It Wasn’t My Plan To Fall In Love With You!!
Love comes unexpectedly.
It comes when you don’t think you are ready.
It comes when you are still hurt and getting over something in the past.
It comes into your life absurdly shaking up everything you have come to know.
And before you can even understand what is happening, you are already head over heals, falling fast hoping and praying to God someone will be there to catch you or better yet, fall with you.
I didn’t plan on falling in love with you.
In fact, everything about you entering my life when you did, wasn’t how I wanted it to be.
I didn’t want to meet someone and I swore I was better off alone.
There were so many factors and so many reasons I shouldn’t have fallen in love with you.
That’s the thing about love ,, we tend to think it’s a choice.

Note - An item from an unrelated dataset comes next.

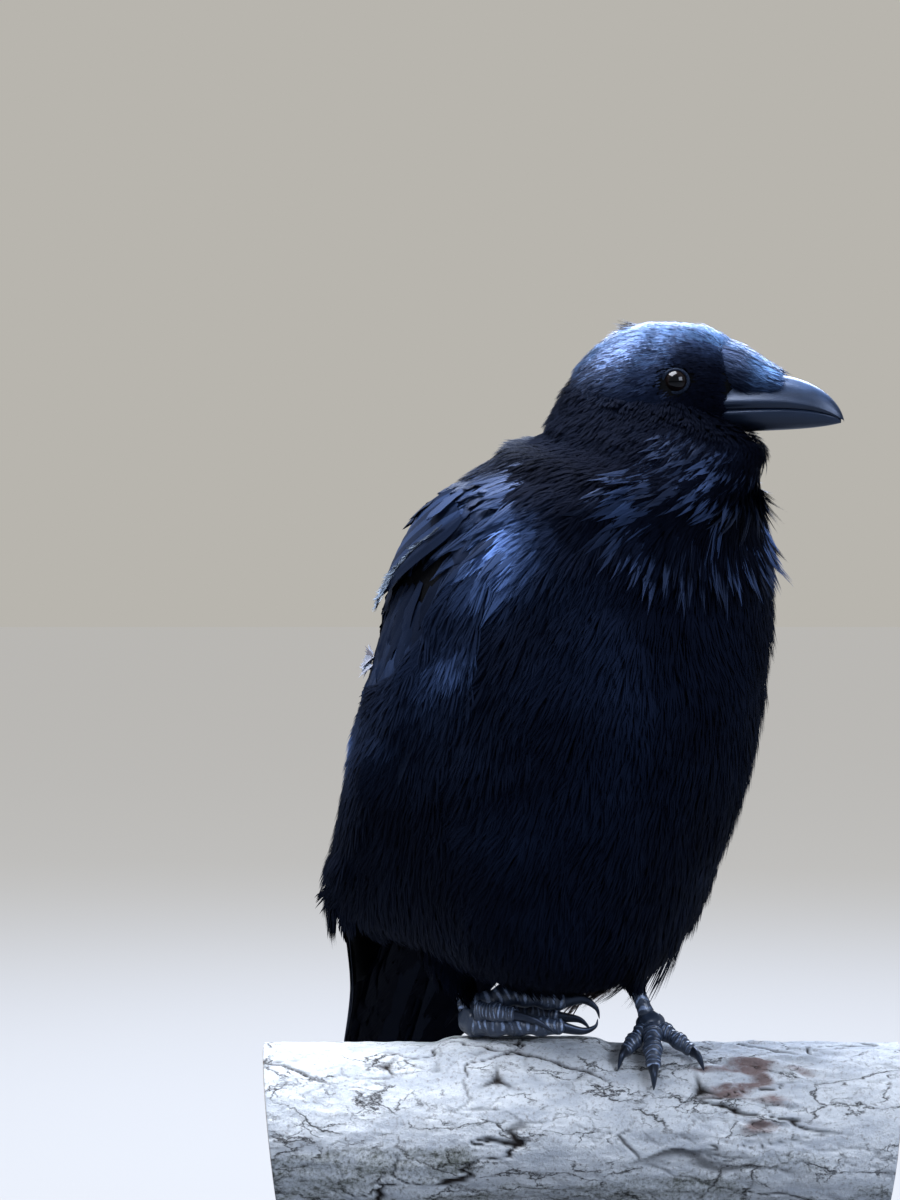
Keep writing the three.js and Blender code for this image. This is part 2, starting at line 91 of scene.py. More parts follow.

We think we can pick who we love and it goes from there.
Love chooses us whether we’d like it to or not.
I think I just woke up one day and realised that I want to be with you.

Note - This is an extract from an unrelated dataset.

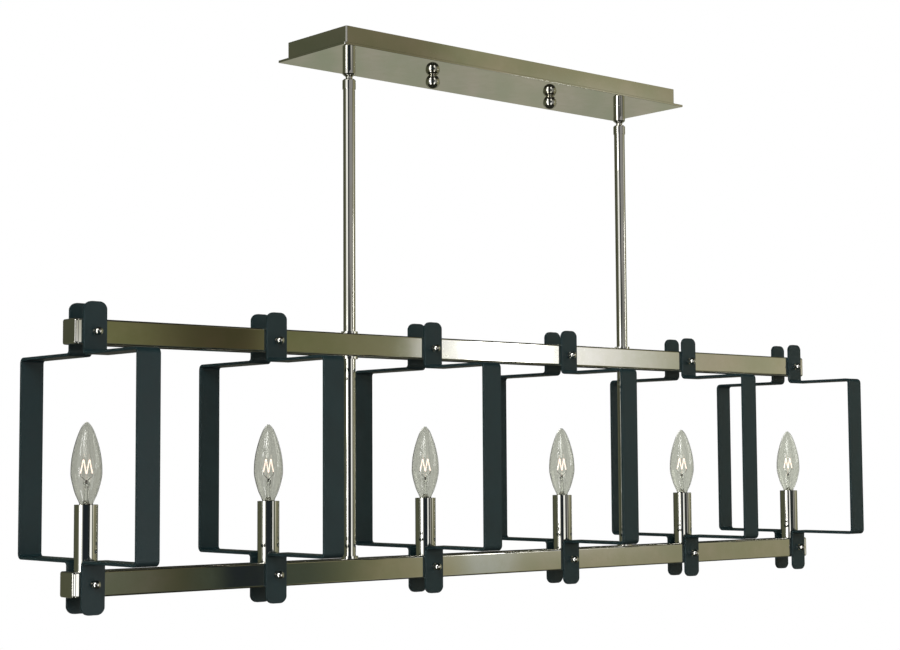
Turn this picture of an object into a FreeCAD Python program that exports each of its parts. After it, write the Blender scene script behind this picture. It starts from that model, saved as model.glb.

I woke up and realised if I could have you by my side every day I would be the luckiest person in the world.
There is a moment before you realise it’s love, you flirt with the idea jokingly as it has been a thought more often.
Then it hits you between the eyes how in deep you are.

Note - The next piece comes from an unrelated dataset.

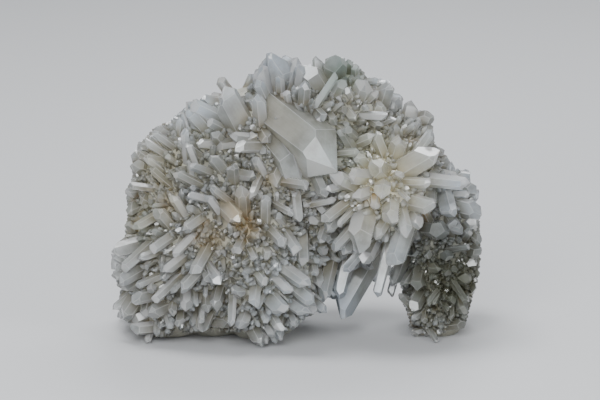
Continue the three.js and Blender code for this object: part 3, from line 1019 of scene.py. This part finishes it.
def long_prisms(bases, tips, widths):
    """Crystals built one by one, with rims; later and finer ones leave most of each open to view."""
    parts = MeshParts()
    draw = make_random(PRISM_SEED)
    for base, tip, width in zip(bases, tips, widths):
        in_front = tip @ NEAR > base @ NEAR - TURNED_AWAY
        add_large_crystal(parts, base, tip, width, draw, in_front, PRISM_COVERED)
    return parts


def stretched_copies(bases, tips, widths, shapes, random):
    """Crystals that are copies of the shapes, each scaled to its width and drawn out to its base."""
    count = len(bases)
    tints = random.random(count)
    rolls = random.uniform(0, 2 * math.pi, count)
    kinds = random.integers(0, len(shapes), count)
    axes = tips - bases
    full = np.linalg.norm(axes, axis=1)
    axes /= full[:, None]
    helper = np.where(np.abs(axes[:, 2:3]) < UPRIGHT, np.array([[0, 0, 1.0]]), np.array([[1.0, 0, 0]]))
    side = np.cross(helper, axes)
    side /= np.linalg.norm(side, axis=1)[:, None]
    other = np.cross(axes, side)
    cos, sin = np.cos(rolls)[:, None], np.sin(rolls)[:, None]
    side, other = cos * side + sin * other, cos * other - sin * side
    parts = MeshParts()
    for kind, (corners, low, high, loops, sizes) in enumerate(shapes):
        mine = np.flatnonzero(kinds == kind)
        if not len(mine):
            continue
        local = np.repeat(corners[None], len(mine), axis=0) * widths[mine, None, None]
        above = local[:, high]
        below = local[:, low]
        stretch = (full[mine, None] + above[:, :, 2]) / (above[:, :, 2] - below[:, :, 2])
        local[:, low] = above + (below - above) * stretch[:, :, None]
        turned = (local[:, :, 0:1] * side[mine, None] + local[:, :, 1:2] * other[mine, None]
                  + local[:, :, 2:3] * axes[mine, None])
        points = turned + tips[mine, None]
        points[:, :, 2] = np.maximum(points[:, :, 2], 0.0)
        along = 1 + local[:, :, 2] / full[mine, None]
        shifted = local + tints[mine, None, None] * TEXTURE_SHIFT
        # A random value for each face, which the material turns into painted shade
        facet = random.random(len(mine) * len(sizes))
        parts.add_many(points, shifted, along, tints[mine], loops, sizes, facet)
    return parts


def fine_crystals(layer, shapes):
    random = np.random.default_rng(layer["seed"])
    bases, tips, widths = grown(layer, random)
    if layer["one_by_one"]:
        return long_prisms(bases, tips, widths)
    return stretched_copies(bases, tips, widths, shapes, random)


# Rock

def vertex_vectors(mesh, field):
    values = np.empty(len(mesh.vertices) * 3)
    mesh.vertices.foreach_get(field, values)
    return values.reshape(-1, 3)


def make_rock(material):
    """The lumps joined in one surface with low bumps."""
    mesh = bpy.data.meshes.new("rock_lumps")
    made = bpy.data.objects.new("rock", mesh)
    bpy.context.scene.collection.objects.link(made)
    shell = bmesh.new()
    for centre, radii in ROCK_LUMPS:
        place = Matrix.Translation(Vector((centre - FOOTPRINT_MIDDLE) * MM))
        size = Matrix.Diagonal((*((radii + ROCK_SWELL) * MM), 1))
        bmesh.ops.create_icosphere(shell, subdivisions=LUMP_SUBDIVISIONS, radius=1, matrix=place @ size)
    shell.to_mesh(mesh)
    shell.free()
    remesh = made.modifiers.new("joined", "REMESH")
    remesh.mode = "VOXEL"
    remesh.voxel_size = ROCK_VOXEL * MM
    evaluated = made.evaluated_get(bpy.context.evaluated_depsgraph_get())
    joined = bpy.data.meshes.new_from_object(evaluated)
    made.modifiers.clear()
    made.data = joined
    random = np.random.default_rng(ROCK_SEED)
    waves = random.normal(size=(BUMP_WAVES, 3)) * BUMP_WAVE_NUMBER
    phases = random.uniform(0, 2 * math.pi, BUMP_WAVES)
    places = vertex_vectors(joined, "co")
    bumps = np.cos(places @ waves.T + phases).sum(axis=1) / math.sqrt(BUMP_WAVES)
    places += vertex_vectors(joined, "normal") * (bumps * BUMP_HEIGHT * MM)[:, None]
    places[:, 2] = np.maximum(places[:, 2], 0)
    joined.vertices.foreach_set("co", places.ravel())
    joined.update()
    # The rock takes the tints with painted light and painted shade by place too
    layer = joined.attributes.new("zone", "FLOAT_COLOR", "POINT")
    layer.data.foreach_set("color", zone_tints_and_painted_shading(places / MM + FOOTPRINT_MIDDLE).astype(np.float32).ravel())
    joined.materials.clear()
    joined.materials.append(material)
    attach(made, "root")
    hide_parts("quartz_cluster")
    return made


# Materials

class Shading:
    """A new material with short ways to add its nodes."""

    def __init__(self, name):
        self.material = bpy.data.materials.new(name)
        self.material.use_nodes = True
        self.nodes = self.material.node_tree.nodes
        self.link = self.material.node_tree.links.new
        self.shader = self.nodes["Principled BSDF"]

    def node(self, kind, source=None, socket=None, **inputs):
        node = self.nodes.new(kind)
        for key, value in inputs.items():
            node.inputs[key.replace("_", " ")].default_value = value
        if source is not None:
            self.link(source, node.inputs[socket])
        return node

    def attribute(self, name, output="Fac"):
        node = self.nodes.new("ShaderNodeAttribute")
        node.attribute_name = name
        return node.outputs[output]

    def object_place(self):
        return self.nodes.new("ShaderNodeTexCoord").outputs["Object"]

    def ramp(self, source, stops):
        """Colours by value: each stop is (place, colour)."""
        node = self.node("ShaderNodeValToRGB", source, "Fac")
        elements = node.color_ramp.elements
        while len(elements) < len(stops):
            elements.new(0.5)
        for element, (place, colour) in zip(elements, stops):
            element.position = place
            element.color = (*colour, 1)
        return node.outputs["Color"]

    def mix(self, blend, factor, first, second):
        node = self.nodes.new("ShaderNodeMix")
        node.data_type = "RGBA"
        node.blend_type = blend
        for socket, value in ((node.inputs[0], factor), (node.inputs[6], first), (node.inputs[7], second)):
            if isinstance(value, float):
                socket.default_value = value
            elif isinstance(value, tuple):
                socket.default_value = (*value, 1)
            else:
                self.link(value, socket)
        return node.outputs[2]

    def multiply(self, first, second):
        return self.mix("MULTIPLY", 1.0, first, second)

    def stretch(self, place, scale):
        return self.node("ShaderNodeMapping", place, "Vector", Scale=scale).outputs["Vector"]

    def noise(self, place, scale, detail=3.0):
        return self.node("ShaderNodeTexNoise", place, "Vector", Scale=scale, Detail=detail,
                         Roughness=NOISE_ROUGHNESS).outputs["Fac"]

    def map_range(self, source, **limits):
        return self.node("ShaderNodeMapRange", source, "Value", **limits).outputs[0]

    def bump(self, height, strength, distance):
        node = self.node("ShaderNodeBump", height, "Height", Strength=strength, Distance=distance)
        self.link(node.outputs["Normal"], self.shader.inputs["Normal"])

    def set(self, **inputs):
        for key, value in inputs.items():
            self.shader.inputs[key.replace("_", " ")].default_value = value


def quartz_material():
    """Milky quartz: a veiled body, clearer tips, rims with a painted highlight, faces with painted shade,
    stains near the rock.
    """
    quartz = Shading("milky_quartz")
    place = quartz.attribute("crystal_place", "Vector")
    # Tints with painted light and painted shade by place
    zone = quartz.attribute("zone", "Color")

    body = quartz.ramp(quartz.attribute("tint"), BODY_COLOURS)
    toward_tip = quartz.mix("MIX", quartz.ramp(quartz.attribute("along"), TIP_SHARE), body, TIP_COLOUR)
    veiled = quartz.multiply(toward_tip, quartz.ramp(quartz.noise(place, VEIL_SCALE, 6.0), VEIL_COLOURS))
    drawn_out = quartz.stretch(place, STREAK_SCALE)
    streaked = quartz.multiply(veiled, quartz.ramp(quartz.noise(drawn_out, 1.0), STREAK_COLOURS))
    # Painted shade: a random darkening of each whole face, so that faces differ as if lit apart
    faceted = quartz.multiply(streaked, quartz.ramp(quartz.attribute("facet"), FACET_SHADES))
    zoned = quartz.multiply(faceted, zone)

    height = quartz.map_range(quartz.attribute("rock_height"), From_Min=STAIN_FROM, From_Max=STAIN_TO)
    rust = quartz.ramp(quartz.noise(quartz.object_place(), RUST_SCALE, 4.0), RUST_COLOURS)
    stain = quartz.mix("MIX", quartz.ramp(height, CLEAN_SHARE), rust, FULL)
    stained = quartz.multiply(zoned, stain)
    # Painted highlight: the rims take the zone factor alone, brighter than the veiled, streaked and stained
    # body
    rimmed = quartz.mix("MIX", quartz.attribute("rim"), stained, zone)
    colour = quartz.mix("MIX", RIM_HIGHLIGHT_STRENGTH, stained, rimmed)
    colour.node.clamp_result = True
    quartz.link(colour, quartz.shader.inputs["Base Color"])

    growth_lines = quartz.noise(quartz.stretch(place, GROWTH_LINE_SCALE), 1.0, 2.0)
    quartz.bump(growth_lines, 0.25, 0.2 * MM)
    roughness = quartz.map_range(quartz.noise(place, SHEEN_SCALE), To_Min=0.0, To_Max=QUARTZ_ROUGHEST)
    quartz.link(roughness, quartz.shader.inputs["Roughness"])
    quartz.set(IOR=1.54, Transmission_Weight=0.76, Subsurface_Weight=0.9,
               Subsurface_Radius=(1.0, 1.0, 1.0), Subsurface_Scale=1.3 * MM)
    return quartz.material


def rock_material():
    """Dull greenish rock with grains and a few rusty patches, times the tints and painted light and shade by
    place.
    """
    rock = Shading("druse_rock")
    place = rock.object_place()
    colour = rock.ramp(rock.noise(place, ROCK_PATCH_SCALE, 6.0), ROCK_COLOURS)
    rock.link(rock.multiply(colour, rock.attribute("zone", "Color")), rock.shader.inputs["Base Color"])
    grains = rock.node("ShaderNodeTexVoronoi", place, "Vector", Scale=ROCK_GRAIN_SCALE)
    rock.bump(grains.outputs["Distance"], 0.7, 0.8 * MM)
    rock.set(Roughness=0.6, Subsurface_Weight=0.5, Subsurface_Radius=(1.0, 1.0, 1.0), Subsurface_Scale=MM)
    return rock.material


# Studio

def make_floor():
    mesh = bpy.data.meshes.new("floor")
    corners = [(-FLOOR_HALF, -FLOOR_HALF, 0), (FLOOR_HALF, -FLOOR_HALF, 0), (FLOOR_HALF, FLOOR_HALF, 0),
               (-FLOOR_HALF, FLOOR_HALF, 0)]
    mesh.from_pydata(corners, [], [(0, 1, 2, 3)])
    floor = bpy.data.objects.new("floor", mesh)
    bpy.context.scene.collection.objects.link(floor)
    paint = Shading("pale_floor")
    paint.set(Base_Color=FLOOR_COLOUR, Roughness=0.6)
    mesh.materials.append(paint.material)


def make_lights():
    for name, place, size, power, colour in LIGHTS:
        data = bpy.data.lights.new(name, "AREA")
        data.shape = "RECTANGLE"
        data.size, data.size_y = size
        data.energy = power
        data.color = colour
        light = bpy.data.objects.new(name, data)
        light.location = place
        light.rotation_euler = (Vector(LIGHTS_AIM) - Vector(place)).to_track_quat("-Z", "Y").to_euler()
        light.visible_transmission = False
        bpy.context.scene.collection.objects.link(light)
    world = bpy.data.worlds.new("studio")
    world.use_nodes = True
    background = world.node_tree.nodes["Background"]
    background.inputs["Color"].default_value = WORLD_COLOUR
    background.inputs["Strength"].default_value = WORLD_STRENGTH
    bpy.context.scene.world = world


def make_camera():
    data = bpy.data.cameras.new("camera")
    data.sensor_width = SENSOR
    data.lens = SENSOR * CAMERA_DISTANCE / FRAME_WIDTH
    data.clip_end = CLIP_END
    camera = bpy.data.objects.new("camera", data)
    place = from_front(*FRAME_CENTRE, FRAME_DEPTH + CAMERA_DISTANCE) - FOOTPRINT_MIDDLE
    camera.location = place * MM
    camera.rotation_euler = (math.pi / 2 - FRONT_DIP, 0, 0)
    bpy.context.scene.collection.objects.link(camera)
    bpy.context.scene.camera = camera


def main():
    make_camera()
    quartz = quartz_material()
    large = MeshParts()
    add_front_crystals(large, LARGE_CRYSTALS + FINE_CRYSTALS)
    add_crystals_around(large)
    make_object("crystals_large", large, quartz)
    shapes = crystal_shapes()
    for layer in FINE_LAYERS:
        make_object(layer["name"], fine_crystals(layer, shapes), quartz)
    make_rock(rock_material())
    make_floor()
    make_lights()


main()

After that, there’s no going back.
Maybe it’s a look that you used to not think much of but now it makes you fall to your knees.
Maybe it’s a conversation where you used to wonder, now you know with certainty.
Maybe it’s the tone that’s changed in your voice when you speak about him then you realise you are looking for any reason to bring him up in a conversation.
It’s people seeing it in your eyes.
The look of someone who has fallen completely in love without meaning to.
Then you utter those three words first admitting it to yourself then others and you question if you should admit what you now know to be so strong and so true.
That realisation suddenly makes him every thought in a busy day.
Every first conversation you want to have when you wake up and every last one you hope to have.
That realisation makes everyone else invisible around you.
And no matter who you meet, loving this person puts him at a level that surpasses even the greatest of people you may know.
Because the art of loving someone transforms a normal person into perfect.
Loving someone makes you dismiss every flaw he may have and replace it with an acceptance.
Loving someone teaches you what being selfless really is because here is this person standing before you and you would do anything for him.
Loving someone comes with the risk of knowing he can completely destroy you but you take that chance anyway and overcome it with more hope than fear.
That’s what love really is, a hope and a faith within someone other than yourself.
So no I didn’t plan on falling in love with you but once I did there was no denying what was true.
There was no trying to hide an obvious feeling.
I didn’t choose this.
I used to look at you every day and be happy thinking that you might love me too.
My simplistic hope and what I prayed for is it’s not just me that has fallen but today I became certain that it was!